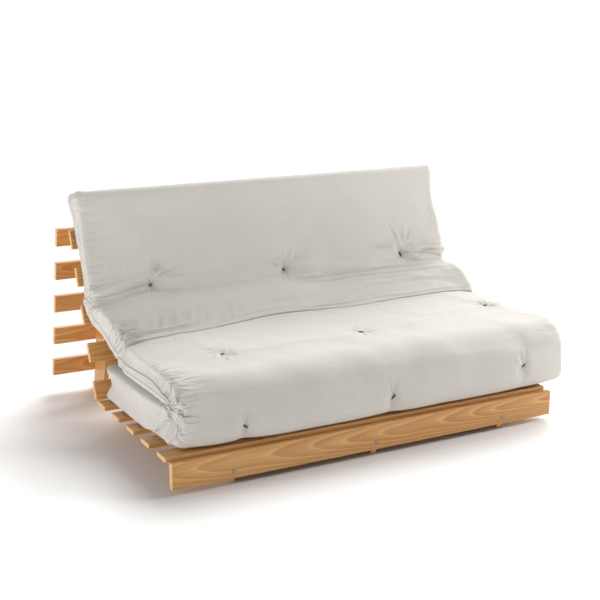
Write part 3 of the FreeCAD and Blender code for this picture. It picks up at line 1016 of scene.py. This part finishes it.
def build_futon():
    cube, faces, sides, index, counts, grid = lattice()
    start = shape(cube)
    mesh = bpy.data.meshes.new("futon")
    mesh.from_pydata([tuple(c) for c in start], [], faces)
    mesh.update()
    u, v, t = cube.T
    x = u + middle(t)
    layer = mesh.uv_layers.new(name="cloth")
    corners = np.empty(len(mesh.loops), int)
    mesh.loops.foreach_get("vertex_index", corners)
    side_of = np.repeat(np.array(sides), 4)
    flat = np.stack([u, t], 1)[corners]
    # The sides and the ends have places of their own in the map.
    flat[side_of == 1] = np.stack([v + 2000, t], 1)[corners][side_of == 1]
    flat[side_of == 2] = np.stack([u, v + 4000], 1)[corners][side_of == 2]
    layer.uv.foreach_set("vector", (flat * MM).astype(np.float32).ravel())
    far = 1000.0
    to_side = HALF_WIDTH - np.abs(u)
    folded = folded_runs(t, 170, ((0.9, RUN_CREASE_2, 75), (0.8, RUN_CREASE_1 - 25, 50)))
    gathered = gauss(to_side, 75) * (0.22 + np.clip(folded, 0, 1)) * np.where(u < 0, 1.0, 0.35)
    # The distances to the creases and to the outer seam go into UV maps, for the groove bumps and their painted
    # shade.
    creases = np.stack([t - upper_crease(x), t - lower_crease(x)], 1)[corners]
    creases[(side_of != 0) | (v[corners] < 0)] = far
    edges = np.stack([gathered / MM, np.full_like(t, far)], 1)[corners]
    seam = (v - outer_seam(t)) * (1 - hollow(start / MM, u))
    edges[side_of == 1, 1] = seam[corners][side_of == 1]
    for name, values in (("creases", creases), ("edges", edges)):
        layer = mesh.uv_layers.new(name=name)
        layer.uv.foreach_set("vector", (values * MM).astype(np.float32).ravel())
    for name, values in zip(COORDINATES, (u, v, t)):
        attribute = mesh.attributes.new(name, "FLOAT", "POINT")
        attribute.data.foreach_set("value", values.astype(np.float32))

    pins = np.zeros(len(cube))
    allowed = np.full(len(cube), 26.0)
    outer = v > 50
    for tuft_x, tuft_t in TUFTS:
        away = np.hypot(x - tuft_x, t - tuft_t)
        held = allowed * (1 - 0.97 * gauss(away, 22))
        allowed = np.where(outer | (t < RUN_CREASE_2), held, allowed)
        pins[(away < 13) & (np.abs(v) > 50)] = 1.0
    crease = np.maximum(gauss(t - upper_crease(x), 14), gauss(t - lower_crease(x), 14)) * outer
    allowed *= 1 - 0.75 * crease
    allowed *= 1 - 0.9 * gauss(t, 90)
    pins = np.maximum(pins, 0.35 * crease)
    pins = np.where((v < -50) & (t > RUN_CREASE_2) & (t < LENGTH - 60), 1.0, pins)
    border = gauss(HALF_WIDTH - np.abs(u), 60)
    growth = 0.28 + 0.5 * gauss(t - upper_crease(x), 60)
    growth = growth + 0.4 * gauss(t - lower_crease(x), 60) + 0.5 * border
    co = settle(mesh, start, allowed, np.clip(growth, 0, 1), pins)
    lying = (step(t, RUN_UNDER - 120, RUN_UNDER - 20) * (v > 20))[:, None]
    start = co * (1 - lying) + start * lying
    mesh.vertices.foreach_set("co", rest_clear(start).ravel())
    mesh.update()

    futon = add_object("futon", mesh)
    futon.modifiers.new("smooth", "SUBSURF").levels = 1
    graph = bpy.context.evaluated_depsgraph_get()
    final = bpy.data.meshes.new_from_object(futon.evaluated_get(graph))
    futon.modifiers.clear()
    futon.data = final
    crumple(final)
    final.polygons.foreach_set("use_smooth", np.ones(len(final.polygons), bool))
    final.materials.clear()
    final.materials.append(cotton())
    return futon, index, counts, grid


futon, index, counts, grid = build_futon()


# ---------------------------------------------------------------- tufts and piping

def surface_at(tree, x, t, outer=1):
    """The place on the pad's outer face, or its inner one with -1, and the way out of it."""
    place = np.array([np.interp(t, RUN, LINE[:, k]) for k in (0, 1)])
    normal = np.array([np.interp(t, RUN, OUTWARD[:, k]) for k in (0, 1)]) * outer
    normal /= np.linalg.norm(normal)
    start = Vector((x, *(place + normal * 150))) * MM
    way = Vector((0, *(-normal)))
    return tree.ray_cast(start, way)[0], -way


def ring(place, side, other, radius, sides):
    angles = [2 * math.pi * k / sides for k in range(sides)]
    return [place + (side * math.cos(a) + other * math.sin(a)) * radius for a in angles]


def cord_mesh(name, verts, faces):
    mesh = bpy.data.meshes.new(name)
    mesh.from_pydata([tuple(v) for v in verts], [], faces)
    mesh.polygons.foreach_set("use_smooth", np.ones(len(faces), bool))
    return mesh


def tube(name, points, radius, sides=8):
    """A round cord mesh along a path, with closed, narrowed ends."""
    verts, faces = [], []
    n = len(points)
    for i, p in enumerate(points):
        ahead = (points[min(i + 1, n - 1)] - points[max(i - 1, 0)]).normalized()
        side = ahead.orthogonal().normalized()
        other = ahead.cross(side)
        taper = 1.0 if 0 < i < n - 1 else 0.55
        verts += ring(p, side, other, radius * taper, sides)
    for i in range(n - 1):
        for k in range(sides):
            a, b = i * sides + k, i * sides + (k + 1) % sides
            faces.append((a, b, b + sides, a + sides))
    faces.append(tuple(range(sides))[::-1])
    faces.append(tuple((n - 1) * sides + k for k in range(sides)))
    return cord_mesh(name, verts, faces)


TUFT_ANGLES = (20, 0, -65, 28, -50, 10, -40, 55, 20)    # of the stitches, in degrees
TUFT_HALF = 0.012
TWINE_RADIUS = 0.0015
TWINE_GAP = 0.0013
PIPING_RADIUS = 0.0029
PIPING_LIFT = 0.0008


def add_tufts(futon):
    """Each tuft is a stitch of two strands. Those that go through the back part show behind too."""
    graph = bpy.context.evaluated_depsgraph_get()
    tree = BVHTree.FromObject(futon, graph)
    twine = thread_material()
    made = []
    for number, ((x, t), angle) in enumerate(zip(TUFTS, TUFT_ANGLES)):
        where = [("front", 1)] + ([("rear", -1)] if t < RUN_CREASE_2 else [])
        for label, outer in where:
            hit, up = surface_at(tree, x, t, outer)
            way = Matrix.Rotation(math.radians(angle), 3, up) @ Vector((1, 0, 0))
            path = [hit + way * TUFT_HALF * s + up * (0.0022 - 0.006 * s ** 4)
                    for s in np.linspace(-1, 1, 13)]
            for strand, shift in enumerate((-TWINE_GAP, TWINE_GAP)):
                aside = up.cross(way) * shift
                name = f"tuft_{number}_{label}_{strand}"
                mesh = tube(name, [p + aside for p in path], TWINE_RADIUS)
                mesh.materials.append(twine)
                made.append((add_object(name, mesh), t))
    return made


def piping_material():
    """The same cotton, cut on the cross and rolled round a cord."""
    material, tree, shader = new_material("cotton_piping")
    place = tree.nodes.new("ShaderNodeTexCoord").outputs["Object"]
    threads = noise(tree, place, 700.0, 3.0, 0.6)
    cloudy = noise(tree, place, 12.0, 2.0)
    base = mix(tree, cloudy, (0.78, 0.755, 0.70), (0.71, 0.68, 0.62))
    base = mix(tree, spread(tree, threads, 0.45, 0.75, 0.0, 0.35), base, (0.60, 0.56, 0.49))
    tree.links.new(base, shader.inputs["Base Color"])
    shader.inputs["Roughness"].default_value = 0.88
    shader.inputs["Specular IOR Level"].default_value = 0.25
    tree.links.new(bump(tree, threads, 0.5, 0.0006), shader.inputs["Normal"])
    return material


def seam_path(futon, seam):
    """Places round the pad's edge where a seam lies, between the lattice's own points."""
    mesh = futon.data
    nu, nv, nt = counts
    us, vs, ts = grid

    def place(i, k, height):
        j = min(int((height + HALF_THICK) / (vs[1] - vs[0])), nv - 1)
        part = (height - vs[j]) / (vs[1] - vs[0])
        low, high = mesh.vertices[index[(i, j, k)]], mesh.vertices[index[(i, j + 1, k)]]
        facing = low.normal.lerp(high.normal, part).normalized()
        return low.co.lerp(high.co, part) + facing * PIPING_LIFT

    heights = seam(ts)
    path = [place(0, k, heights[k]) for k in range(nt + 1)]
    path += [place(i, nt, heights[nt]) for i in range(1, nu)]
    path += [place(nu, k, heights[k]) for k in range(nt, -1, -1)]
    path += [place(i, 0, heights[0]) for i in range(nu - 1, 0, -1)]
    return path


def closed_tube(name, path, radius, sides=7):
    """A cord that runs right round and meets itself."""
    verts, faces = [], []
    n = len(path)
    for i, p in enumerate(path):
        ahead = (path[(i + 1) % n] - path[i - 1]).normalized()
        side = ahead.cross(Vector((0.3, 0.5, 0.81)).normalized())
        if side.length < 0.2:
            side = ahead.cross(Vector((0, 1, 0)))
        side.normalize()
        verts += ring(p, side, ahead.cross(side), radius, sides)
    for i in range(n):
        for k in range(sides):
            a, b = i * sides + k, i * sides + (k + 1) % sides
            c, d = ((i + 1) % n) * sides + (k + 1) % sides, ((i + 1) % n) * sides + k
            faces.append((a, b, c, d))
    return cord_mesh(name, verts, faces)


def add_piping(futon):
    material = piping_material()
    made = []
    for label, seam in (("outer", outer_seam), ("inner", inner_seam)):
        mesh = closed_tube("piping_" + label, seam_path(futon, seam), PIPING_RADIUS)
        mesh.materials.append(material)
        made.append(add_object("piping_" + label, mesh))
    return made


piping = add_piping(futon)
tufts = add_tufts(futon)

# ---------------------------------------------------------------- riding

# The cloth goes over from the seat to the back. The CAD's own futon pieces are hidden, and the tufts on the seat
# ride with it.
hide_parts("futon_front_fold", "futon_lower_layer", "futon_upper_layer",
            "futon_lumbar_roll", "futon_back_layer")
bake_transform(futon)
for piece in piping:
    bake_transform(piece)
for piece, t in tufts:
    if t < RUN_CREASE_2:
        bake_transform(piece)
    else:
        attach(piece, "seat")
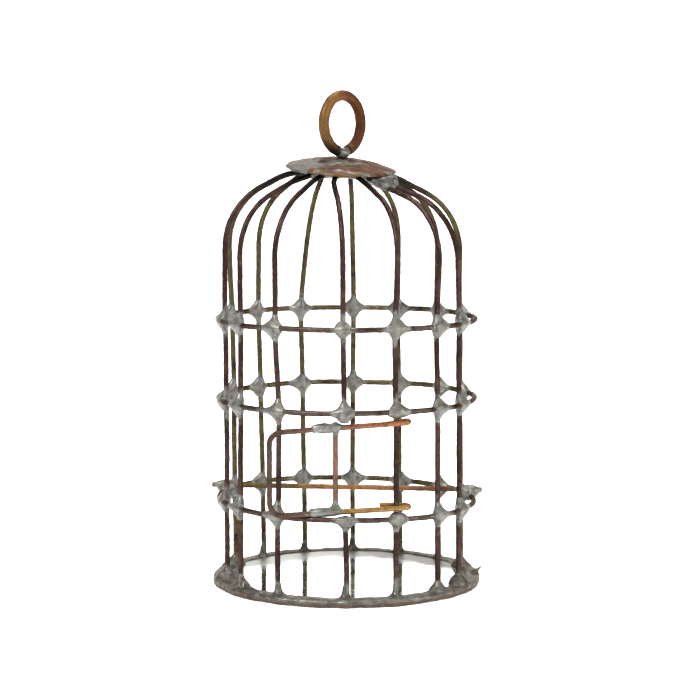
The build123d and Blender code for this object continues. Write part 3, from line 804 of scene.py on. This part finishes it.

TASK TO CARRY OUT: Copy all lines in the listing above where the string "Write" appears.

WRITTEN ANSWER:
Write part 3 of the FreeCAD and Blender code for this picture. It picks up at line 1016 of scene.py. This part finishes it.
The build123d and Blender code for this object continues. Write part 3, from line 804 of scene.py on. This part finishes it.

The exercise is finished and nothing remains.